A network of feeders
operating along the West Africa coast and further afield will operate in conjunction
with the terminal similar to how they function with hubs such as Italy's Gioa
Tauro or Malta.
China without
colonial baggage of the west to hinder its efforts has been building roads,
rail and port infrastructure as well as acting as the turn-key investor on mega
projects from the Cape to Cairo.
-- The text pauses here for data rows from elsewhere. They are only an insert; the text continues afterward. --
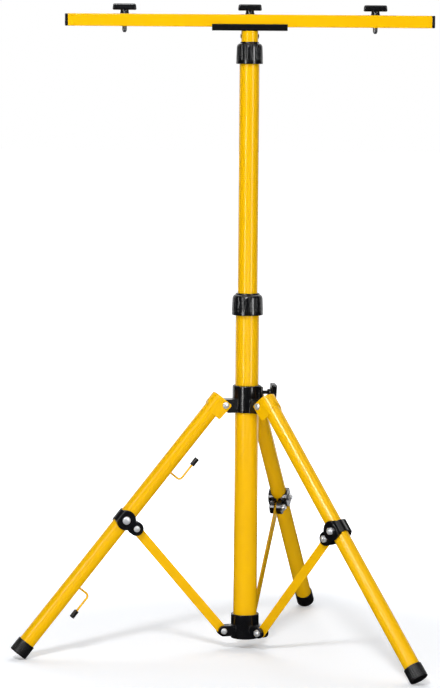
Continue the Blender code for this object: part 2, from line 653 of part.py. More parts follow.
def hook_mesh(direction):
    """A bent wire hook in its leg's frame, from the tube's side, then along the leg."""
    chord = math.sqrt(LEG_RADIUS ** 2 - HOOK_SIDE ** 2)
    root = LEG_OFFSET - chord - 2 * GAP - 0.0009
    bend_x = root - HOOK_REACH + HOOK_BEND
    points = [(root, 0.0)]
    for x, z in arc((bend_x, HOOK_BEND), HOOK_BEND, -90.0, -180.0, 6):
        points.append((x, direction * z))
    points.append((bend_x - HOOK_BEND, direction * HOOK_RUN))
    curve = bpy.data.curves.new("wire", "CURVE")
    curve.dimensions = "3D"
    curve.bevel_depth = HOOK_RADIUS
    curve.bevel_resolution = WIRE_RESOLUTION
    curve.use_fill_caps = True
    spline = curve.splines.new("POLY")
    spline.points.add(len(points) - 1)
    for point, (x, z) in zip(spline.points, points):
        point.co = (x, 0.0, z, 1.0)
    return welded(baked(working_object(curve))), bend_x - HOOK_BEND


def hook_tip_mesh():
    """The soft cap of a hook about the wire's end, its closed end along +Z."""
    outer = HOOK_TIP_DIAMETER / 2
    inner = HOOK_RADIUS + GAP
    top = HOOK_TIP_LENGTH - HOOK_TIP_DEPTH
    return turned([(0.0, top), (outer - 0.0020, top), (outer, top - 0.0020), (outer, -HOOK_TIP_DEPTH),
                   (inner, -HOOK_TIP_DEPTH), (inner, GAP), (0.0, GAP)], 12, closed=False)


def build_mast(coats):
    """The three tubes, the spider and what guides the tubes in each other."""
    main_bore = MAIN_RADIUS - MAIN_TUBE_WALL
    mid_bore = MID_RADIUS - MID_TUBE_WALL
    top_bore = TOP_RADIUS - TOP_TUBE_WALL
    add_piece("main_tube", ring(MAIN_RADIUS, main_bore, MAIN_TUBE_LENGTH, 0.0), coats["tube"],
              place=(0.0, 0.0, MAIN_TUBE_BOTTOM))
    add_piece("lower_spider", spider_mesh(), coats["moulding"], place=(0.0, 0.0, SPIDER_BOTTOM))
    add_piece("mid_tube", ring(MID_RADIUS, mid_bore, MID_TUBE_LENGTH, 0.0), coats["tube"],
              place=(0.0, 0.0, MID_TUBE_BOTTOM))
    add_piece("mid_tube_bush", bush_mesh(MID_RADIUS, main_bore), coats["bush"],
              place=(0.0, 0.0, MID_TUBE_BOTTOM - BUSH_FLANGE - GAP))
    tube = shaped(ring(TOP_RADIUS, top_bore, TOP_TUBE_LENGTH, 0.0),
                  [rod(RIVET_DIAMETER / 2 + GAP, 2 * TOP_TUBE_DIAMETER,
                       (0.0, 0.0, TOP_TUBE_LENGTH + GAP - RIVET_BELOW_CRADLE), "X")])
    add_piece("top_tube", tube, coats["tube"], place=(0.0, 0.0, TOP_TUBE_BOTTOM))
    add_piece("top_tube_bush", bush_mesh(TOP_RADIUS, mid_bore), coats["bush"],
              place=(0.0, 0.0, TOP_TUBE_BOTTOM - BUSH_FLANGE - GAP))


def build_lock(prefix, coats, outer_radius, inner_radius, tube_top, collar):
    """One twist lock: sleeve on the outer tube, wedge round the inner tube, collar over both."""
    bottom = tube_top - LOCK_OVERLAP
    sleeve_radius = outer_radius + GAP + LOCK_WALL
    add_piece(f"{prefix}_lock_sleeve", sleeve_mesh(outer_radius), coats["moulding"],
              place=(0.0, 0.0, bottom + 0.0010))
    add_piece(f"{prefix}_lock_wedge", wedge_mesh(inner_radius, sleeve_radius), coats["bush"],
              place=(0.0, 0.0, tube_top + 0.0020 + GAP))
    add_piece(f"{prefix}_lock_collar", collar_mesh(inner_radius, sleeve_radius, *collar), coats["moulding"],
              place=(0.0, 0.0, bottom))


def build_head(coats):
    """The cradle on the top tube, the crossbar with its plugs and nuts, and the three knobs."""
    add_piece("cradle", cradle_mesh(), coats["moulding"], place=(0.0, 0.0, CRADLE_BOTTOM))
    add_piece("neck_rivet", rivet_mesh(), coats["steel"],
              place=(0.0, 0.0, CRADLE_BOTTOM - RIVET_BELOW_CRADLE))
    add_piece("crossbar", crossbar_mesh(), coats["tube"], place=(0.0, 0.0, BAR_BOTTOM))
    middle = BAR_BOTTOM + BAR_HEIGHT / 2
    cap = cap_mesh()
    nut = nut_mesh()
    for name, side in (("left", -1.0), ("right", 1.0)):
        turn = (0.0, 0.0, 0.0 if side > 0.0 else math.pi)
        add_piece(f"end_cap_{name}", cap, coats["moulding"],
                  place=(side * BAR_LENGTH / 2, 0.0, middle), turn=turn)
        add_piece(f"square_nut_{name}", nut, coats["steel"],
                  place=(side * KNOB_SPACING, 0.0, BAR_BOTTOM + BAR_WALL + GAP))
    seat = BAR_TOP + GAP
    knob = knob_mesh(BAR_KNOB_SIZE, STUD_RADIUS)
    stud = stud_mesh(STUD_RADIUS, BAR_HEIGHT + GAP + STUD_BELOW_BAR)
    for name, x in (("left", -KNOB_SPACING), ("centre", 0.0), ("right", KNOB_SPACING)):
        pivot = add_pivot(f"knob_axis_{name}", (x, 0.0, seat))
        add_piece(f"knob_{name}", knob, coats["moulding"], pivot)
        add_piece(f"stud_{name}", stud, coats["steel"], pivot)


def build_hub(coats):
    """The sliding hub, its three pivot bolts and its locking knob."""
    hub = add_piece("hub", hub_mesh(), coats["moulding"], place=(0.0, 0.0, HUB_PIVOT_HEIGHT))
    pivot_bolt = rivet_bolt(HUB_BOLT_HEAD, BRACKET_WIDTH)
    for name, azimuth in LEG_AZIMUTHS.items():
        place = (HUB_PIVOT_RADIUS * math.cos(azimuth), HUB_PIVOT_RADIUS * math.sin(azimuth), 0.0)
        add_piece(f"hub_bolt_{name}", pivot_bolt, coats["steel"], hub, place, (0.0, 0.0, azimuth))
    reach = HUB_DIAMETER / 2 + HUB_BOSS_PROUD + HUB_KNOB_STANDOFF
    knob_axis = add_pivot(
        "hub_knob_axis",
        (reach * math.cos(HUB_KNOB_AZIMUTH), reach * math.sin(HUB_KNOB_AZIMUTH), HUB_SCREW_HEIGHT),
        (0.0, math.pi / 2, HUB_KNOB_AZIMUTH))
    turn = (0.0, 0.0, HUB_KNOB_TURN)
    screw = stud_mesh(HUB_SCREW_RADIUS, reach - MAIN_RADIUS - HUB_SLIDING_GAP)
    knob = knob_mesh(HUB_KNOB_SIZE, HUB_SCREW_RADIUS)
    add_piece("hub_knob", knob, coats["moulding"], knob_axis, turn=turn)
    add_piece("hub_knob_screw", screw, coats["steel"], knob_axis, turn=turn)


def build_legs(coats):
    """The three legs with their brackets, caps, clamps and bolts, and the three struts."""
    clamp_bolt = nut_bolt(CLAMP_BOLT_HEAD, CLAMP_WIDTH)
    strut_bolt = nut_bolt(STRUT_BOLT_HEAD, LOBE_WIDTH)
    meshes = {
        "leg_tube": (leg_tube_mesh(), "tube", (0.0, 0.0, 0.0)),
        "leg_bracket": (bracket_mesh(), "tube", (0.0, 0.0, 0.0)),
        "leg_foot": (foot_mesh(), "rubber", (LEG_OFFSET, 0.0, -LEG_LENGTH)),
        "leg_clamp": (clamp_mesh(), "moulding", (LEG_OFFSET, 0.0, -CLAMP_DISTANCE)),
        "clamp_bolt": (clamp_bolt, "steel", (LEG_OFFSET, 0.0, -CLAMP_DISTANCE)),
        "strut_bolt": (strut_bolt, "steel", (CLAMP_PIVOT_X, 0.0, -CLAMP_DISTANCE)),
    }
    free_strut = strut_mesh(OPEN_PIVOT_GAP)
    struts = {"rear": strut_mesh(GAP), "left": free_strut, "right": free_strut}
    spider_bolt = nut_bolt(SPIDER_BOLT_HEAD, LUG_WIDTH)
    legs = {}
    for name, azimuth in LEG_AZIMUTHS.items():
        across, along = math.cos(azimuth), math.sin(azimuth)
        legs[name] = add_pivot(f"leg_pivot_{name}",
                               (HUB_PIVOT_RADIUS * across, HUB_PIVOT_RADIUS * along, HUB_PIVOT_HEIGHT),
                               (0.0, -LEG_ANGLE, azimuth))
        for kind, (mesh, coat, place) in meshes.items():
            add_piece(f"{kind}_{name}", mesh, coats[coat], legs[name], place)
        lug = (LUG_PIVOT_RADIUS * across, LUG_PIVOT_RADIUS * along, LUG_PIVOT_HEIGHT)
        add_piece(f"spider_bolt_{name}", spider_bolt, coats["steel"], place=lug, turn=(0.0, 0.0, azimuth))
        strut_pivot = add_pivot(f"strut_pivot_{name}", lug, (0.0, STRUT_ANGLE, azimuth))
        add_piece(f"strut_{name}", struts[name], coats["tube"], strut_pivot)
    return legs


def build_hooks(coats, leg):
    """The two cable hooks of one leg: the upper opens upwards and the lower downwards."""
    tip = hook_tip_mesh()
    for name, distance, direction in (("upper", UPPER_HOOK_DISTANCE, 1.0),
                                      ("lower", LOWER_HOOK_DISTANCE, -1.0)):
        wire, run_x = hook_mesh(direction)
        add_piece(f"cable_hook_{name}", wire, coats["tube"], leg, (0.0, HOOK_SIDE, -distance))
        turn = (0.0 if direction > 0.0 else math.pi, 0.0, 0.0)
        add_piece(f"hook_tip_{name}", tip, coats["rubber"], leg,
                  (run_x, HOOK_SIDE, direction * HOOK_RUN - distance), turn)


def main():
    """Builds the whole tripod."""
    clear_scene()
    bpy.context.scene.collection.children.link(parts)
    coats = {
        "tube": material("yellow_powder_coat", YELLOW_COAT),
        "moulding": material("black_moulding", BLACK_PLASTIC),
        "rubber": material("black_rubber", BLACK_RUBBER),
        "steel": material("zinc_plated_steel", ZINC_STEEL),
        "bush": material("white_nylon", WHITE_NYLON),
    }
    build_mast(coats)
    build_lock("lower", coats, MAIN_RADIUS, MID_RADIUS, MAIN_TUBE_TOP,
               (LOWER_COLLAR_WALL, LOWER_COLLAR_LIP, LOWER_COLLAR_SHOULDER))
    build_lock("upper", coats, MID_RADIUS, TOP_RADIUS, MID_TUBE_TOP,
               (UPPER_COLLAR_WALL, UPPER_COLLAR_LIP, UPPER_COLLAR_SHOULDER))
    build_head(coats)
    build_hub(coats)
    legs = build_legs(coats)
    build_hooks(coats, legs["left"])


main()
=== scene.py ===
"""Telescopic light tripod: the pieces that show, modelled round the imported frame, with their finishes.

Metres, +Z up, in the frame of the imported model. Each class is one group of the tripod's pieces.
"""

import json
import logging
import math
from dataclasses import dataclass, replace
from enum import Enum

import bpy
from mathutils import Matrix, Vector

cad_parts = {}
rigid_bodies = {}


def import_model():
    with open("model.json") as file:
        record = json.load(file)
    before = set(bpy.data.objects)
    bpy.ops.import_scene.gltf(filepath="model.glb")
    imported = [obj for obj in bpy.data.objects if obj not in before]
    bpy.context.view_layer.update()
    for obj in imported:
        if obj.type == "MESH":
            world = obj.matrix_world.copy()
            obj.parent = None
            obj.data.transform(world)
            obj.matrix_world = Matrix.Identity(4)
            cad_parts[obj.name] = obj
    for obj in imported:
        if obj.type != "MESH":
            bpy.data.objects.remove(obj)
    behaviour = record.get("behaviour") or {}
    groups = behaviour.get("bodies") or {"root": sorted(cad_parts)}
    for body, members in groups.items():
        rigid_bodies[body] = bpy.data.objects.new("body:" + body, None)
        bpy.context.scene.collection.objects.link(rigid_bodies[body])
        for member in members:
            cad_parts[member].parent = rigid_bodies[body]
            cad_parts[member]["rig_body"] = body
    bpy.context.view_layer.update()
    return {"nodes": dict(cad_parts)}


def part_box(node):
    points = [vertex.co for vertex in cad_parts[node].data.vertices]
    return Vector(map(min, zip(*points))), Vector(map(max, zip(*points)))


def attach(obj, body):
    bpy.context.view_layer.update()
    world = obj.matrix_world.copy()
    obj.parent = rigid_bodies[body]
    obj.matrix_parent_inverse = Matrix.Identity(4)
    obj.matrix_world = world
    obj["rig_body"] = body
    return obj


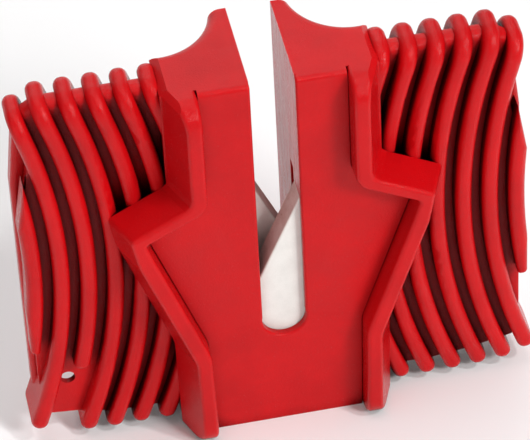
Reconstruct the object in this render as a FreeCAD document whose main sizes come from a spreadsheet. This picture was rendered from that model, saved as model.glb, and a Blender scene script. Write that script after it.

Major terminal operators, Maersk's AP Moller
Terminals, Manila's ICTSI, and Dubai's DP World to name a few, are making things
work in Africa with new container facilities, with London's Drewry Maritime
Research saying West Africa, North Africa and greater China will be the fastest-growing
regions for terminal operators.
Terminal operators
made goods come in the out affordably and the more affordable they became, the
more they were purchased, and the more goods to-ed and fro-ed - creating the
usual virtuous circle that has been the hallmark of the container revolution
since the beginning.
This latest development
was called "wayporting", that is, dropping off boxes and picking up
others. Dropping off what was bound for Africa, intra-Med/Black Sea ports, and
more importantly at this stage, what was bound for east coast the Americas,
both North and South.
At the northern
end, the Port of Montreal, for example, accounted for its increase in growth
because of Far East cargo that came through the Suez Canal via the Med, and
it was much the same for ports along the east coast of South America. Today,
hardly a major US port does not mention this non-traditional Suez source of
cargo as growing proportion of its total volume.
Ever since mankind
took to the seas to conduct international trade, the Mediterranean, as its name
"middle earth" implies, has been at the centre. Lately, though, it
has become a stretch of maritime highway on the way to somewhere else. But with
changes in the global shipping environment, the Med is fast growing into a new
and more important role what one day may fairly be called, the hub western world.